Scientific Data (Jul 2024)
Telomere-to-telomere genome assembly of the goose Anser cygnoides
Abstract
Abstract Our study presents the assembly of a high-quality Taihu goose genome at the Telomere-to-Telomere (T2T) level. By employing advanced sequencing technologies, including Pacific Biosciences HiFi reads, Oxford Nanopore long reads, Illumina short reads, and chromatin conformation capture (Hi-C), we achieved an exceptional assembly. The T2T assembly encompasses a total length of 1,197,991,206 bp, with contigs N50 reaching 33,928,929 bp and scaffold N50 attaining 81,007,908 bp.

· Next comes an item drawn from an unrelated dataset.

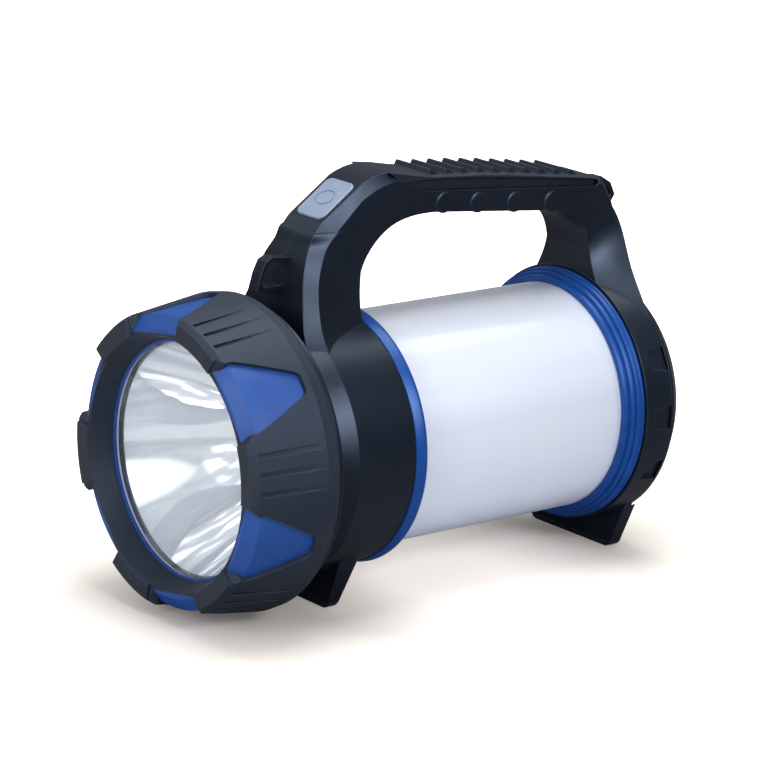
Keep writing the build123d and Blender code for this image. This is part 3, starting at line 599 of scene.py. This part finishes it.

It consists of 73 scaffolds, including 38 autosomes and one pair of Z/W sex chromosomes. Importantly, 33 autosomes were assembled without any gap, resulting in a contiguous representation. Furthermore, gene annotation efforts identified 34,898 genes, including 436,162 RNA transcripts, encompassing 806,158 exons, 743,910 introns, 651,148 coding sequences (CDS), and 135,622 untranslated regions (UTR). The T2T-level chromosome-scale goose genome assembly provides a vital foundation for future genetic improvement and understanding the genetic mechanisms underlying important traits in geese.